To disable the workaround, you can boot with "acpi=strict".
Comment 13 Len Brown 2007-03-08 00:43:51 UTC
patch in comment #12 applied to acpi-test
Comment 14 Len Brown 2007-03-10 21:26:20 UTC
shipped in 2.6.21-rc3-git6
closed
Comment 15 Robert Moore 2008-05-15 14:42:00 UTC
There is a problem with this patch, in this line:

if (ACPI_GET_OBJECT_TYPE (sub_object_list[3]) != ACPI_TYPE_INTEGER) {

In the case where the SourceName and SourceIndex are reversed, if the actual SourceName was unresolved, the object will be null. That is the purpose of the null check later in the code:

obj_desc = sub_object_list[source_name_index];
if (obj_desc) {

For safety, a check for a null SourceName must be made. A "correct" _PRT entry
will always have a valid integer object in index 3 for the SourceIndex, so the
safer code would be:

if (!sub_object_list[3] ||
    (ACPI_GET_OBJECT_TYPE (sub_object_list[3]) != ACPI_TYPE_INTEGER)) {

The ACPICA patch will simply swap the objects in place:

/*
 * If the BIOS has erroneously reversed the _PRT SourceName (index 2)
 * and the SourceIndex (index 3), fix it. _PRT is important enough to
 * workaround this BIOS error. This also provides compatibility with
 * other ACPI implementations.
 */
 ObjDesc = SubObjectList[3];
 if (!ObjDesc || (ACPI_GET_OBJECT_TYPE (ObjDesc) != ACPI_TYPE_INTEGER))
 {
    SubObjectList[3] = SubObjectList[2];
    SubObjectList[2] = ObjDesc;

    ACPI_WARNING ((AE_INFO,
        "(PRT[%X].Source) SourceName and SourceIndex are reversed, fixed",
        Index));
 }
Comment 16 Zhang Rui 2008-07-14 20:44:03 UTC
bob, what's the status of this bug?
Comment 17 Robert Moore 2008-07-15 13:17:55 UTC
The original patch is already in Linux as far as I know.

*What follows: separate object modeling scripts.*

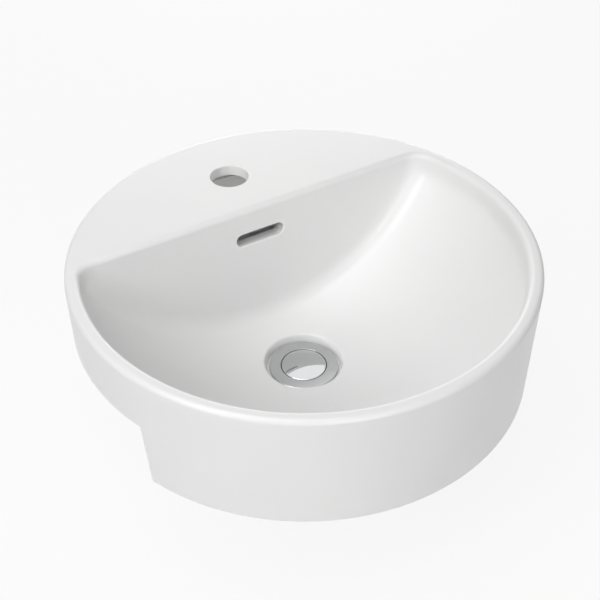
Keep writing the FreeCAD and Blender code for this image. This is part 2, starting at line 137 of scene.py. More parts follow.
def spun_band(profile, spokes, start=0.0):
    """Open band of quads turned about Z from a chain of (radius, height) points.

    Pieces that cut or join each other start at different angles, so that their edges never run together.
    """
    bm = bmesh.new()
    chain = [bm.verts.new((r * math.cos(start), r * math.sin(start), z)) for r, z in profile]
    edges = [bm.edges.new(pair) for pair in zip(chain, chain[1:])]
    bmesh.ops.spin(bm, geom=chain + edges, cent=(0, 0, 0), axis=(0, 0, 1), angle=2 * math.pi,
                   steps=spokes, use_merge=True, use_duplicate=False)
    bmesh.ops.remove_doubles(bm, verts=bm.verts, dist=MERGE)
    return bm


def piece_from(bm, name):
    """Turns a finished bmesh into a piece of the scene, with its faces outwards."""
    bmesh.ops.recalc_face_normals(bm, faces=bm.faces)
    mesh = bpy.data.meshes.new(name)
    bm.to_mesh(mesh)
    bm.free()
    piece = bpy.data.objects.new(name, mesh)
    bpy.context.scene.collection.objects.link(piece)
    return piece


def lathe(profile, spokes, name, start=0.0):
    """Closed turned piece, from a chain between two points on the axis or a loop clear of the axis."""
    loop = profile + profile[:1] if min(r for r, _ in profile) > 0 else profile
    return piece_from(spun_band(loop, spokes, start), name)


def block(corners, low, high, name, line=lambda z: 0.0):
    """Prism over a plan outline, whose y follows a leaning line from its lower to its upper end."""
    bm = bmesh.new()
    face = bm.faces.new([bm.verts.new((x, y + line(low), low)) for x, y in corners])
    top = bmesh.ops.extrude_face_region(bm, geom=[face])["geom"]
    for v in [g for g in top if isinstance(g, bmesh.types.BMVert)]:
        v.co.y += line(high) - line(low)
        v.co.z = high
    return piece_from(bm, name)


def across_step(near, far, low, high, name):
    """Block right across the basin, between two distances behind the step's leaning face."""
    return block([(-FAR, near), (FAR, near), (FAR, far), (-FAR, far)], low, high, name, step_line)


def combine(piece, other, operation):
    """Cuts, joins or keeps the common part of two closed pieces, and drops the second one."""
    step = piece.modifiers.new(operation, "BOOLEAN")
    step.operation = operation
    step.solver = "EXACT"
    step.object = other
    mesh = bpy.data.meshes.new_from_object(piece.evaluated_get(bpy.context.evaluated_depsgraph_get()))
    piece.modifiers.clear()
    piece.data = mesh
    bpy.data.objects.remove(other)
    return piece


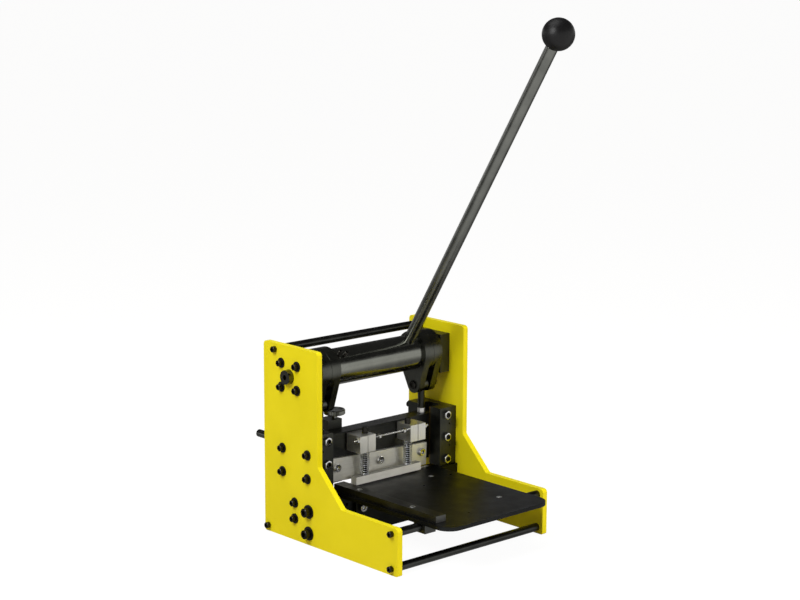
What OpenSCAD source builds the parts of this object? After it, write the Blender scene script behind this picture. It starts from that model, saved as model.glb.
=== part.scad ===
// Guillotine shear for the bench: two side plates carry an eccentric shaft turned by a long lever.
// Two connecting rods drive a ram in gibbed guides, and the ram carries the upper blade and the hold-down.
// X runs across the machine, +Y to the back, +Z up. The origin lies on the bench, midway between the plates.
// A depth is measured forward from the plates' back edge, and y_of() turns it into a Y.

/* [Side plates] */
// Thickness of a side plate
plate_t = 9.5; // [9:0.5:10]
// Height of a side plate's top edge above the shaft's turning axis
plate_rise = 47.7; // [46:0.1:50]
// Depth of a plate along the bench
base_depth = 310; // [308:1:320]
// Depth of the tall back part of a plate
tower_depth = 129; // [127:1:134]
// Height at which the tower's front edge starts to slope
tower_foot_z = 127; // [118:1:132]
// Depth at which the slope meets the low front part
slope_end_depth = 184; // [180:1:195]
// Height of the low front part of a plate
base_h = 73; // [72:0.5:75]
// Radius on the corners of a plate
plate_corner_r = 6; // [3:0.5:8]
// Distance of the plates' back edge behind the origin
back_y = 141.3; // [138:0.1:150]

/* [Tie rods] */
// Diameter of a tie rod
tie_d = 12.7; // [12:0.1:13]
// Depth of the top tie rod
tie_top_depth = 28; // [22:0.5:28]
// Distance of the top tie rod below the plates' top edge
tie_top_drop = 10; // [9:0.5:10]
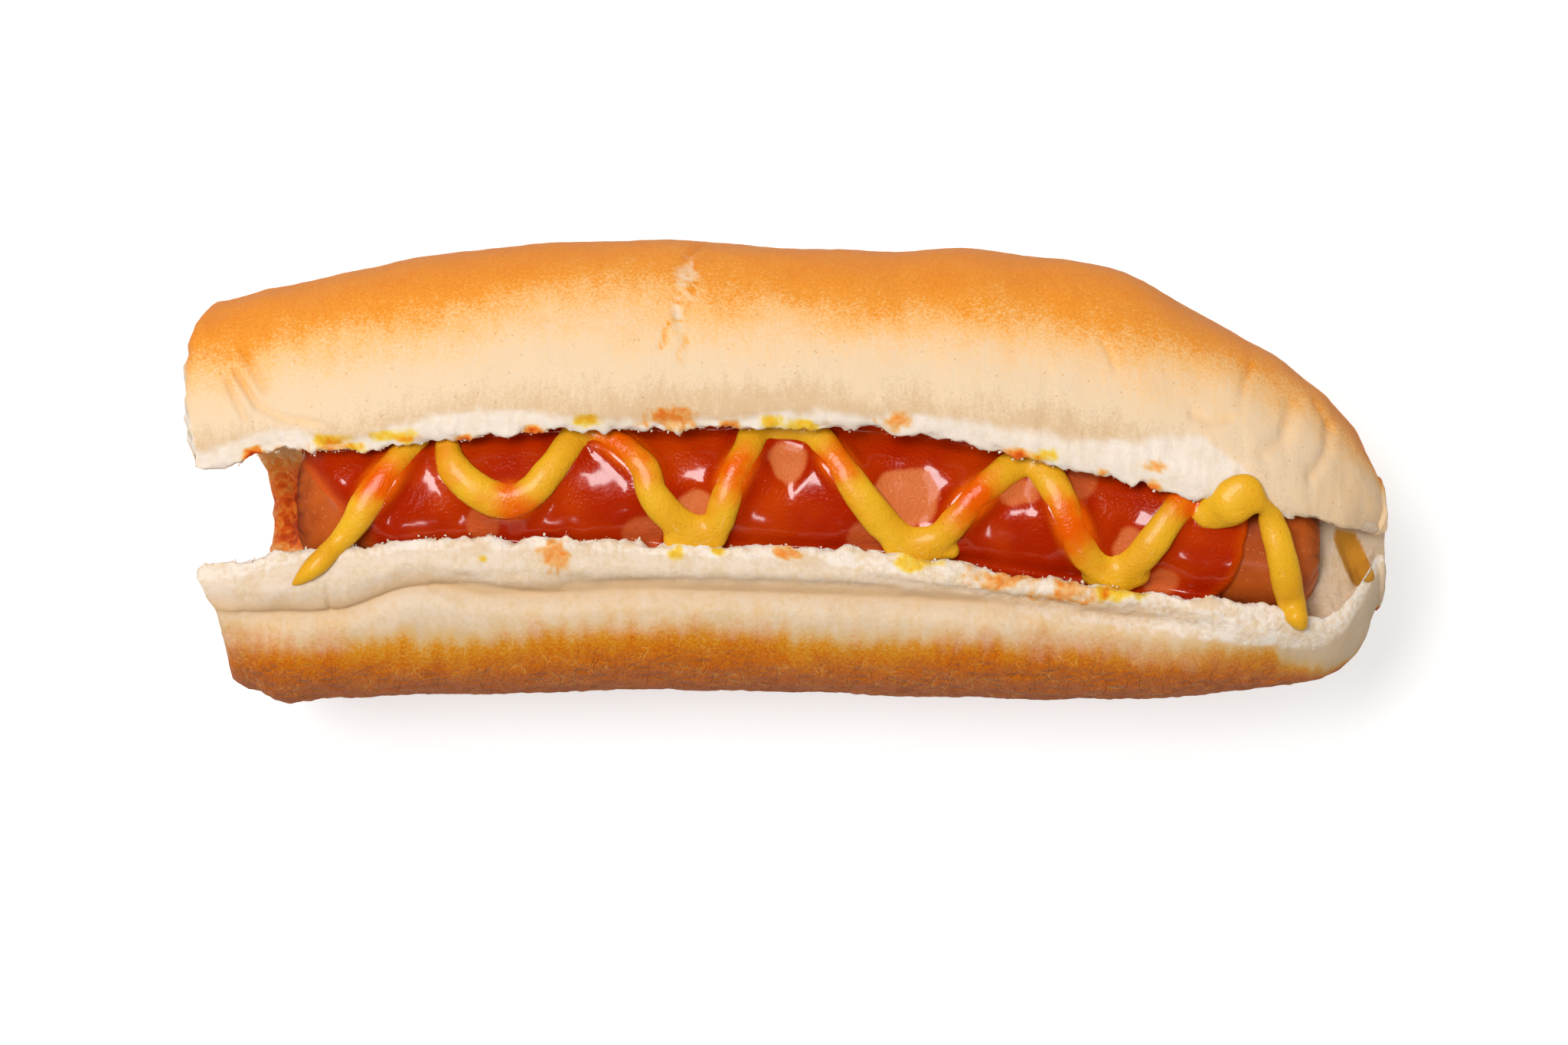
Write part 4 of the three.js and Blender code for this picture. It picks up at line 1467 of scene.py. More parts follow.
    def _painted_crumb_shade(self, at: Places) -> Array:
        """Work out where shade is painted on the crumb: darker down in the split, under the roll and at the
        dome's nose.

        Args:
            at: Where the points lie.

        Returns:
            How much painted shade each point's colour gets.
        """
        x = at.x
        # Painted shade: the crumb darkens deeper down in the split, under the roll's overhang and under the
        # dome's lip at the right end.
        deep = np.where(at.on(Side.WALL), smoothstep(47.5, 42.0, at.z + 0.8 * at.ragged), 0.0)
        deep = deep * smoothstep(-60.0, -50.0, x) * blend(1.0, 0.55, smoothstep(60.0, 66.0, x))
        under_roll = hump(at.roll, 0.7, 1.3) * at.base_half * at.upper * at.outside
        nose = 0.9 * at.on(Side.LIP) * at.dome_half * smoothstep(65.0, 71.0, x)
        painted_shade = np.maximum(deep + 0.75 * under_roll * smoothstep(60.0, 40.0, x), nose)
        return np.clip(painted_shade * (1.0 - self._closed(at)), 0.0, 1.0)

    def _pit(self, at: Places) -> tuple[Array, Array]:
        """Find the browned pocket beside the sausage's right tip.

        Args:
            at: Where the points lie.

        Returns:
            The distance from its middle, 1 at its edge, and 1 inside it.
        """
        across = at.y - self.pit_y
        along = (at.x - self.pit_x + self.pit_lean * across) / self.pit_half_length
        from_middle = (np.abs(along) ** 4 + np.abs(across / self.pit_half_width) ** 4) ** 0.25
        return from_middle, smoothstep(1.04, 0.94, from_middle + 0.04 * at.ragged) * ~at.outside * at.upper

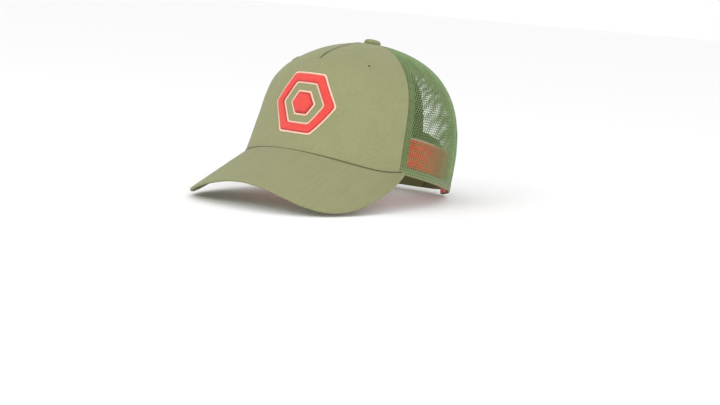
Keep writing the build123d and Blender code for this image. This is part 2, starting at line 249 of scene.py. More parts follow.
# ---- Meshes ----
def make_piece(name, points, faces, material, slot, stands_for=(), body=CAP, flat=None):
    """A smooth-shaded piece from points in the rim frame, riding on a CAD body."""
    mesh = bpy.data.meshes.new(name)
    mesh.from_pydata([tuple(p) for p in to_world(points)], [], [tuple(f) for f in faces])
    mesh.update()
    mesh.polygons.foreach_set("use_smooth", np.ones(len(mesh.polygons), bool))
    if flat is not None:
        cut = mesh.attributes.new("flat", "FLOAT_VECTOR", "POINT")
        cut.data.foreach_set("vector", np.asarray(flat, np.float32).ravel())
    piece = bpy.data.objects.new(name, mesh)
    bpy.context.scene.collection.objects.link(piece)
    mesh.materials.append(material)
    if body:
        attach(piece, body)
    if stands_for:
        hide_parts(*stands_for)
    return piece


def grid_normals(base):
    return unit(np.cross(np.gradient(base, axis=0), np.gradient(base, axis=1)))


def edge_distance(base):
    """Distance of each grid point from the nearest edge of its sheet, in millimetres."""
    nearest = np.full(base.shape[:2], 1e9)
    for axis in (0, 1):
        step = np.linalg.norm(np.diff(base, axis=axis), axis=-1)
        pad = np.zeros_like(np.take(step, [0], axis=axis))
        run = np.concatenate([pad, np.cumsum(step, axis=axis)], axis=axis)
        total = np.take(run, [-1], axis=axis)
        nearest = np.minimum(nearest, np.minimum(run, total - run))
    return nearest


def spaced(first, last, step, edge=0.0):
    """Even places from first to last, with closer ones near both ends."""
    count = max(2, int(round(abs(last - first) / step)))
    places = np.linspace(first, last, count + 1)
    if edge:
        direction = math.copysign(edge, last - first)
        near = [first, first + 0.12 * direction, first + 0.45 * direction, first + direction]
        far = [last - direction, last - 0.45 * direction, last - 0.12 * direction, last]
        low, high = min(near[-1], far[0]), max(near[-1], far[0])
        middle = places[(places > low + 0.3 * edge) & (places < high - 0.3 * edge)]
        places = np.concatenate([near, middle, far])
    return places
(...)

The updated patch was released in ACPICA 20080609. I'm not sure if it has been integrated into Linux.
Comment 18 Andi Kleen 2008-08-15 09:02:26 UTC
The updated patch is in 2.6.27rc as 

commit d0e184abc5983281ef189db2c759d65d56eb1b80
Author: Bob Moore <robert.moore@intel.com>
Date:   Tue Jun 10 14:16:47 2008 +0800

    ACPICA: Workaround for reversed _PRT entries from BIOS

I don't have rights to close the bug unfortunately. I guess we'll
have to wait for Len to do this? [Hi Len, an easy way to improve your
bug numbers ;-]
Comment 19 Andi Kleen 2008-08-15 09:29:05 UTC
Ok got rights to close the bug now.